COLLECTED DATA:
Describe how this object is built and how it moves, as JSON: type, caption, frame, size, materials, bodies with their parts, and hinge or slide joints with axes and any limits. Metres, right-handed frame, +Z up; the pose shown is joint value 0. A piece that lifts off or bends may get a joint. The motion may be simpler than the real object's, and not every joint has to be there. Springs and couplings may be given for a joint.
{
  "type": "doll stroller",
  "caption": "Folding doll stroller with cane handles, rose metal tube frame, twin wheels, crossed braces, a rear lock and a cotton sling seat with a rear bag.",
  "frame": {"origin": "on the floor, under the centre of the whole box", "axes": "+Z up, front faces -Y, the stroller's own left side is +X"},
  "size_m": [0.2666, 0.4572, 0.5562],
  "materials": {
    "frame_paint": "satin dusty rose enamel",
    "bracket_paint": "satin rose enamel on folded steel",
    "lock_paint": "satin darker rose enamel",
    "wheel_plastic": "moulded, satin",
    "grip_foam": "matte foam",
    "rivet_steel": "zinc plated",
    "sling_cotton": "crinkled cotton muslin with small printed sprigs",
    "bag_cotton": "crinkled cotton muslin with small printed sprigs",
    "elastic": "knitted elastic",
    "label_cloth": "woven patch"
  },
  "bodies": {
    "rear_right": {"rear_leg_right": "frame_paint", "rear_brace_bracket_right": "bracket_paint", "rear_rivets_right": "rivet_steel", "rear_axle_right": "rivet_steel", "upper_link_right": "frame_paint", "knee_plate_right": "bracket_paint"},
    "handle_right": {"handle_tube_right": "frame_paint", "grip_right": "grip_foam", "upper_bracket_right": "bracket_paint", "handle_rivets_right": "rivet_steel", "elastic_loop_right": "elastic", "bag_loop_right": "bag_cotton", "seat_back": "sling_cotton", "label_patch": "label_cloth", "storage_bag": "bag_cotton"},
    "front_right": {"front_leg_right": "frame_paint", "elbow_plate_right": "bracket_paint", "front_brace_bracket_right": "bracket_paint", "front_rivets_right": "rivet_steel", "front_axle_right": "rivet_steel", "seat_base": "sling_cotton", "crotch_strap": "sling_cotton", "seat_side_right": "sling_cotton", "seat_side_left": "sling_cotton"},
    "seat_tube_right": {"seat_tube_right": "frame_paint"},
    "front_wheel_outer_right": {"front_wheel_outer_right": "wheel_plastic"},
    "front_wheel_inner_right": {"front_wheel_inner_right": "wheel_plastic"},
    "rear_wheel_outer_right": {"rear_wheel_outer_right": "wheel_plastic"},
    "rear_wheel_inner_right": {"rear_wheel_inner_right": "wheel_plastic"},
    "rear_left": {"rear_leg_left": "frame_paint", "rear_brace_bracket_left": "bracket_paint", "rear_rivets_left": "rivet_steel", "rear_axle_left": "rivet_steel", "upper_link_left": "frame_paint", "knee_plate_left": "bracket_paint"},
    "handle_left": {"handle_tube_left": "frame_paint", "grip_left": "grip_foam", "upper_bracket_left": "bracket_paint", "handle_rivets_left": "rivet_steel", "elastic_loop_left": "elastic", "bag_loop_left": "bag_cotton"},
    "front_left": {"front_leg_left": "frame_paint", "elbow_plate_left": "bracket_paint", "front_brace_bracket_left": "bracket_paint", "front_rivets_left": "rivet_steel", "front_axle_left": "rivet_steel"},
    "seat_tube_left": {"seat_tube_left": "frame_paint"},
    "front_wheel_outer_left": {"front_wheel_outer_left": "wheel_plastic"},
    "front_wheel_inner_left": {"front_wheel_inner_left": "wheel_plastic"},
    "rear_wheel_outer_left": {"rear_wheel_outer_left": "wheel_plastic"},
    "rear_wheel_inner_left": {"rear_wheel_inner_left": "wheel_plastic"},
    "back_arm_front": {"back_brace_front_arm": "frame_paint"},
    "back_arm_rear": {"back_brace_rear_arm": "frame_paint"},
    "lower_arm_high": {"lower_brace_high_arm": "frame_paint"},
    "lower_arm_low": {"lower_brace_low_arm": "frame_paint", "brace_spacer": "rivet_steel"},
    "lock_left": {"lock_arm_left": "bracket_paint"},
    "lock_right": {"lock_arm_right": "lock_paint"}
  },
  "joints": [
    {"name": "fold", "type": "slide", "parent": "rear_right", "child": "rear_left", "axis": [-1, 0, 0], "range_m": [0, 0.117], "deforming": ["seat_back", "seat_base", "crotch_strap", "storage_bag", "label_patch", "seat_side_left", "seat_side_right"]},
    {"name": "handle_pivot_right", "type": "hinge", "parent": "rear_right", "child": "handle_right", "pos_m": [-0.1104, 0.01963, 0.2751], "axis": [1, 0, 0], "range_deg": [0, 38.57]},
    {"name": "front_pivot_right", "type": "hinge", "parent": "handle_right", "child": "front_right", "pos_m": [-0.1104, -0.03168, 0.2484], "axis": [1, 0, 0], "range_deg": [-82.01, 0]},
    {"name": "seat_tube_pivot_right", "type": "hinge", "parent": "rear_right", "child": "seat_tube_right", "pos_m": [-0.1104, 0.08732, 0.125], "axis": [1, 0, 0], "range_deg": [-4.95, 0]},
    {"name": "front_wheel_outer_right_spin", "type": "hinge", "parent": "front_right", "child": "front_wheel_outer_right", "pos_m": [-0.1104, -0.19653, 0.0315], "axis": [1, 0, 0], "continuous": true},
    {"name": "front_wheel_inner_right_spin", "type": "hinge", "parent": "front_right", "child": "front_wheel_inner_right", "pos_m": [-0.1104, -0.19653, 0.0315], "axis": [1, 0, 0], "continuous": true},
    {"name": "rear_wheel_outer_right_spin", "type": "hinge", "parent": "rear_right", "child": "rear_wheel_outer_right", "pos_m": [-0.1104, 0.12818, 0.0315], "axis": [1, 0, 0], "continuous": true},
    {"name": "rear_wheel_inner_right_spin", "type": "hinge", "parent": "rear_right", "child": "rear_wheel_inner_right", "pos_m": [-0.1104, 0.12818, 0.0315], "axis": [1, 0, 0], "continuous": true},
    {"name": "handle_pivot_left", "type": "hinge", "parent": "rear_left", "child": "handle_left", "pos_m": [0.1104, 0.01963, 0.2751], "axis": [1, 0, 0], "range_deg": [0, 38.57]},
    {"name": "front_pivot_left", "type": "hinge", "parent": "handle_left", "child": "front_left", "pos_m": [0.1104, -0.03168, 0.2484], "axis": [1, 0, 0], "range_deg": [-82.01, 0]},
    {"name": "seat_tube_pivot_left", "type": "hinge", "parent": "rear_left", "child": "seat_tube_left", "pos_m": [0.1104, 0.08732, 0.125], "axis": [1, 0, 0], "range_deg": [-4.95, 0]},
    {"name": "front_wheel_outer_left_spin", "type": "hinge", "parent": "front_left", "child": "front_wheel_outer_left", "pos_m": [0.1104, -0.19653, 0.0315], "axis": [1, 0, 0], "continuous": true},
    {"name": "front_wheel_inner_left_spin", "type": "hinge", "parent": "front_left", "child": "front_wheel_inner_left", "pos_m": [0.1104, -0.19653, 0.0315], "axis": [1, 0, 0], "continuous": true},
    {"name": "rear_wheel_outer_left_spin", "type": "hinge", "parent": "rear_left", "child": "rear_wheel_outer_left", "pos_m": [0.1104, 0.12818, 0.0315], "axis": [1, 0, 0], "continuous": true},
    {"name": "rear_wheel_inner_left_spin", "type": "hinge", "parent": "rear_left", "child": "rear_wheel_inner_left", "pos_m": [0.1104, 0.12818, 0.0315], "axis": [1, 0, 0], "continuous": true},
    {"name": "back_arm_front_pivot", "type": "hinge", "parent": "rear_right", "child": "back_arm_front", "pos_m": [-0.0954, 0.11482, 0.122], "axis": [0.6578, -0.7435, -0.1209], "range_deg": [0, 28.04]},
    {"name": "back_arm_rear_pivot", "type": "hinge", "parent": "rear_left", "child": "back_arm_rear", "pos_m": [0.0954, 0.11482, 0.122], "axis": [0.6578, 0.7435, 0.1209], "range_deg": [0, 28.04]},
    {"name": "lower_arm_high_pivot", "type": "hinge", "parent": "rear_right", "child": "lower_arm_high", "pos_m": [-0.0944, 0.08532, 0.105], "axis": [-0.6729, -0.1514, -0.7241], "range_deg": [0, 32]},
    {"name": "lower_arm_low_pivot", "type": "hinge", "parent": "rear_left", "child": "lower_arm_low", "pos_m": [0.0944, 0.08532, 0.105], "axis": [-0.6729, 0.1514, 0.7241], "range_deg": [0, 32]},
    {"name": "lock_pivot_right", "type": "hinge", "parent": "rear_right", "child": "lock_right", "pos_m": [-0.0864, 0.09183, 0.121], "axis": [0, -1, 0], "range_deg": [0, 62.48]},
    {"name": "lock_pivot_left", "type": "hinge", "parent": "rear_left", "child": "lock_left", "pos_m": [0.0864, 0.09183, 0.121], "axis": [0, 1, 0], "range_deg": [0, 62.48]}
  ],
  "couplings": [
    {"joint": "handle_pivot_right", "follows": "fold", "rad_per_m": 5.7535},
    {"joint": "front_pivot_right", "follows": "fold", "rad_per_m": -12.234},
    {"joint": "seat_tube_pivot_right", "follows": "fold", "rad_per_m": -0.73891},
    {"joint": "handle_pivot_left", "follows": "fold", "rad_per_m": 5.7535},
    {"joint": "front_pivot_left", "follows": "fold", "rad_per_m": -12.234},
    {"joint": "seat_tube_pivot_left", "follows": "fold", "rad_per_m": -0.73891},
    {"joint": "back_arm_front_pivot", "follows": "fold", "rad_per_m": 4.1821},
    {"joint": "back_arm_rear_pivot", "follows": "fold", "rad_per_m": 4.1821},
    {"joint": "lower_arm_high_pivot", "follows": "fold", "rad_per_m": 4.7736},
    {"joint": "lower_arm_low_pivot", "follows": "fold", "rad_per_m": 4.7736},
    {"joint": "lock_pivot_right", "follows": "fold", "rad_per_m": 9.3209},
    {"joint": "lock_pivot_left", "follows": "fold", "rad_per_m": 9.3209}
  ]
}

WHAT IS REQUIRED: Identify each line holding the string "materials", and copy it out.

ANSWER TO THE PROBLEM:
Describe how this object is built and how it moves, as JSON: type, caption, frame, size, materials, bodies with their parts, and hinge or slide joints with axes and any limits. Metres, right-handed frame, +Z up; the pose shown is joint value 0. A piece that lifts off or bends may get a joint. The motion may be simpler than the real object's, and not every joint has to be there. Springs and couplings may be given for a joint.
  "materials": {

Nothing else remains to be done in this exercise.